* BEGIN *

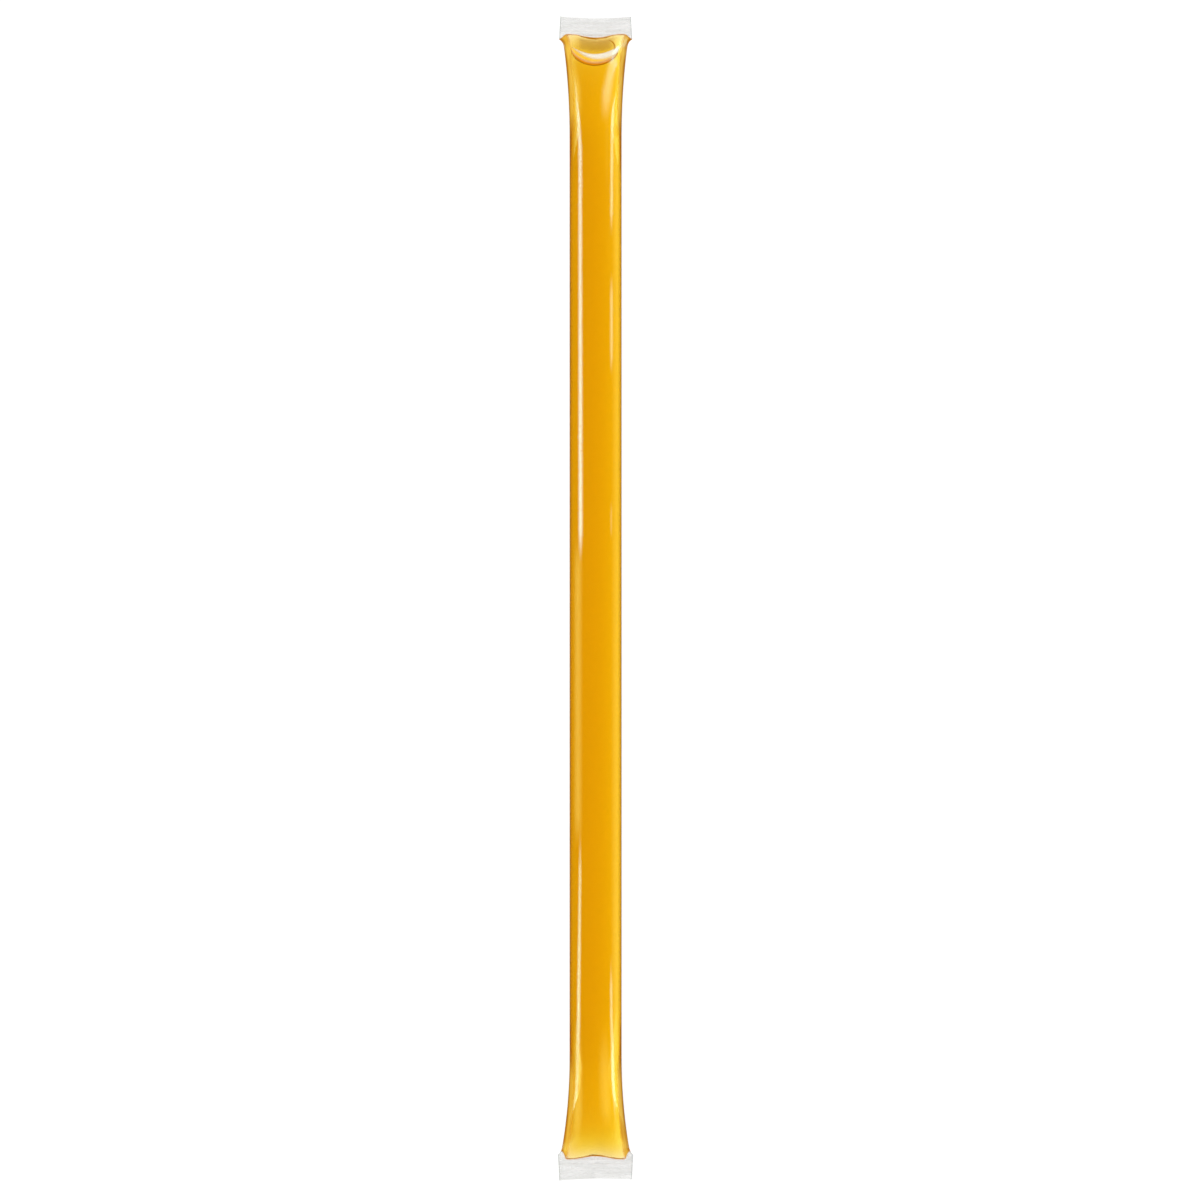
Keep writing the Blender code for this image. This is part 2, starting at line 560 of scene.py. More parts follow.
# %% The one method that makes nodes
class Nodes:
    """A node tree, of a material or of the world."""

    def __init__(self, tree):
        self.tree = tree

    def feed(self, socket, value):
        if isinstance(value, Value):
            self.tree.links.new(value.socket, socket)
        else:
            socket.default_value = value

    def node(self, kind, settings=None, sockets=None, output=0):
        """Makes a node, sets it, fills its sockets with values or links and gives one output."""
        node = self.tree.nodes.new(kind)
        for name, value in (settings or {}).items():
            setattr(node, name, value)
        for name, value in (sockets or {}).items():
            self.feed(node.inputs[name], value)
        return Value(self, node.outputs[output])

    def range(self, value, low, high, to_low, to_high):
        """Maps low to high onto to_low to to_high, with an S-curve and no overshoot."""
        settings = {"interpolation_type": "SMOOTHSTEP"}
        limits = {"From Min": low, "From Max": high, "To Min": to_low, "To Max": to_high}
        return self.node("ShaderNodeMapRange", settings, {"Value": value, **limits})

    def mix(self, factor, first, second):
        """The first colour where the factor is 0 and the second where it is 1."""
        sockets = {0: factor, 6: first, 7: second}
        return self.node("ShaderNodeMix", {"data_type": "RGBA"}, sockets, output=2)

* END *
* BEGIN *

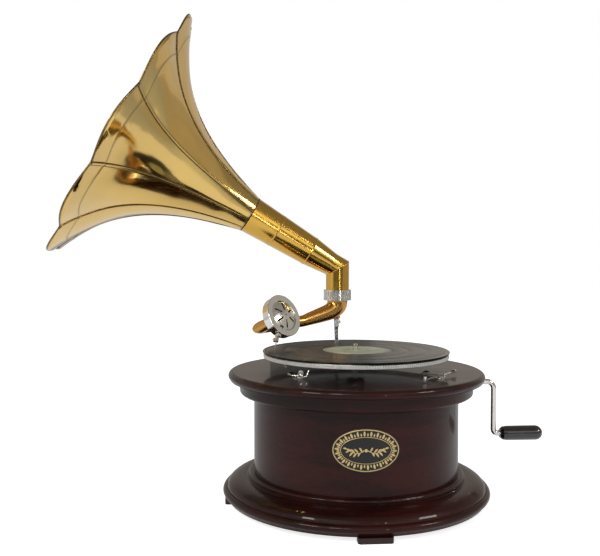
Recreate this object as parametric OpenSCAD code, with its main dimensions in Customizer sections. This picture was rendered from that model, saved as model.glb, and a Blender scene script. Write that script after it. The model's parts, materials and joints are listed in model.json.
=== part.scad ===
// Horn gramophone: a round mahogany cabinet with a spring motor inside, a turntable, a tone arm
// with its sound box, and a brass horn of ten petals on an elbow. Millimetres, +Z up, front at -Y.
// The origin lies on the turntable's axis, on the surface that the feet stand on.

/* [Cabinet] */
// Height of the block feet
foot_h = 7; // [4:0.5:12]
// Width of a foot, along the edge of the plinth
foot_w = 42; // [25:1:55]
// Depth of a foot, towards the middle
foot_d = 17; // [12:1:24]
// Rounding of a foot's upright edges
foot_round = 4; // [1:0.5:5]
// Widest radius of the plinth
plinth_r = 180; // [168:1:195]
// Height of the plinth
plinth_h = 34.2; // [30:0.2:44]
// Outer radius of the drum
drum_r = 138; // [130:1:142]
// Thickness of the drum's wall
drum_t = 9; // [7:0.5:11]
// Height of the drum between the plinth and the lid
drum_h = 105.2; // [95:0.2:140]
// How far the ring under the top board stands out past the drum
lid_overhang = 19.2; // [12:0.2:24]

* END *

What is needed - Print exactly the run of lines that starts at the line with "Keep writing the" and ends at the line with "socket.default_value = value". Leave out every other line.

Task response -
Keep writing the Blender code for this image. This is part 2, starting at line 560 of scene.py. More parts follow.
# %% The one method that makes nodes
class Nodes:
    """A node tree, of a material or of the world."""

    def __init__(self, tree):
        self.tree = tree

    def feed(self, socket, value):
        if isinstance(value, Value):
            self.tree.links.new(value.socket, socket)
        else:
            socket.default_value = value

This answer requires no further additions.